For many believers, the question does not arrive as doubt. It arrives as devotion. It comes from the person who wants to be careful, who does not want to ignore God, who has been taught that obedience may depend on recognizing His direction in the moment.
So the question feels responsible.
Was that You?
Was that thought from You?
Was that feeling Your warning?
Was that opportunity Your open door?
Was that hesitation Your restraint?
Was that peace Your permission?
The question may sound small at first, but it carries a whole world inside it. It assumes something about God, something about the mind, something about spiritual maturity, and something about what faithfulness requires.
That is why it can become so exhausting.
Not because the believer asking it is unserious. Usually the opposite is true. The people most burdened by this question are often the ones most eager to obey. They are not looking for ways around God. They are trying, sometimes with great tenderness of conscience, to remain available to Him.
But sincerity does not keep a framework from becoming heavy.
When Testing Becomes Surveillance
The question "Did God tell me that?" can begin as a desire to honor God and slowly become a system of inner surveillance. A thought appears, and immediately the believer steps outside the thought to examine it.
This does not mean the question is always wrong. There are moments when it is wise to pause, pray, test what we are thinking, and ask whether we are being moved by love, fear, pride, wisdom, impatience, or the Spirit's work in us. Scripture does not commend thoughtless living.
But there is a difference between testing our thoughts and living as though every thought must be traced to its source before we are free to move.
Was that mine?
Was that God's?
Was it temptation?
Was it wisdom?
Was it fear?
Was it the Spirit?
The mind becomes both the place where the thought occurs and the courtroom in which the thought is tried.
That is a difficult way to live.
It becomes even more difficult when the thought in question is not obviously wrong. If a thought is clearly sinful, Scripture gives us clarity. If it is cruel, dishonest, proud, lustful, vengeful, or contrary to the revealed will of God, we do not need a special discernment process to identify it as something to reject.
But most of the thoughts that trouble us are not like that.
They are ordinary thoughts.
Call this person.
Apply for that job.
Wait before answering.
Say yes.
Say no.
Bring this up.
Let it go.
Nothing about those thoughts is automatically sinful. Nothing about them is automatically holy either. They live in the gray and ordinary space where much of human life actually happens.
And that is where the question begins to press.
If this thought is only mine, can I trust it?
If it is God's, am I required to obey it?
If I cannot tell the difference, what does that say about me?
This is where a subtle assumption often takes root: God's guidance is something that enters the believer's mind, becomes mixed with the believer's own thoughts, and must then be identified correctly. The spiritual task is to sort the inner material. God's thoughts over here. My thoughts over there. Fear over here. Wisdom over there. The Spirit over here. Personal preference over there.
The assumption may not be stated that plainly. It usually is not. But many believers live as if it were true.
And once it is true, faith becomes an uncertainty management system.

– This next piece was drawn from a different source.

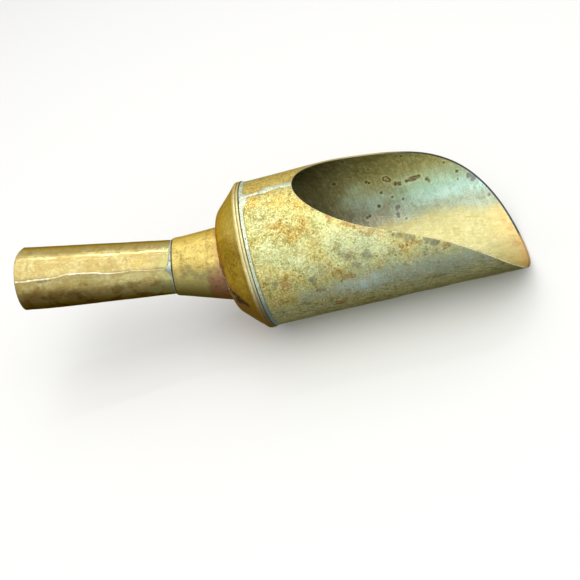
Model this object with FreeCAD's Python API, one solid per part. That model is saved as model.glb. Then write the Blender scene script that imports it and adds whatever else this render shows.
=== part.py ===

The goal is no longer simply to walk with God in trust, shaped by His Word and dependent on His grace. The goal becomes reducing the risk of misinterpretation. You pray, wait, listen, examine, compare, second-guess, and hope that eventually you will be able to say with enough confidence, "This was God."
The Cycle Tightens
For a while, that confidence can feel relieving.
You decide the thought was from God.
You move forward.
The decision now feels covered by something larger than your own judgment.
You may even feel joy. Not only because of the decision itself, but because you believe you recognized God accurately. For a moment, the system seems to work.
Then the path becomes difficult.
The job you believed God led you to begins to strain you.
The relationship you entered with confidence becomes complicated.
The ministry you said yes to starts exposing limits you did not expect.
The conversation you felt prompted to have does not go well.
And when difficulty comes, the old question returns with sharper teeth.
What if I got it wrong?
What if that was not God?
What if I confused desire with guidance?
What if I moved ahead of Him?
What began as trust can quickly turn into accusation. Not always accusation against God. Often accusation against yourself.
I do not hear well.
I cannot trust my thoughts.
I am too emotional.
I am not spiritual enough.
I thought I was following God, but maybe I was following myself.
Then, the next time a decision comes, the believer returns to the same place, only with less confidence than before.
Is this me, or is this God?
That is the cycle.

It can repeat for years.
And because each turn of the cycle seems to confirm the need for caution, the believer may not recognize the deeper problem. The issue appears to be a lack of clarity. If only God would speak more plainly. If only the inward signal were stronger. If only the believer could become more sensitive.
But what if the problem is not merely that the signal is unclear?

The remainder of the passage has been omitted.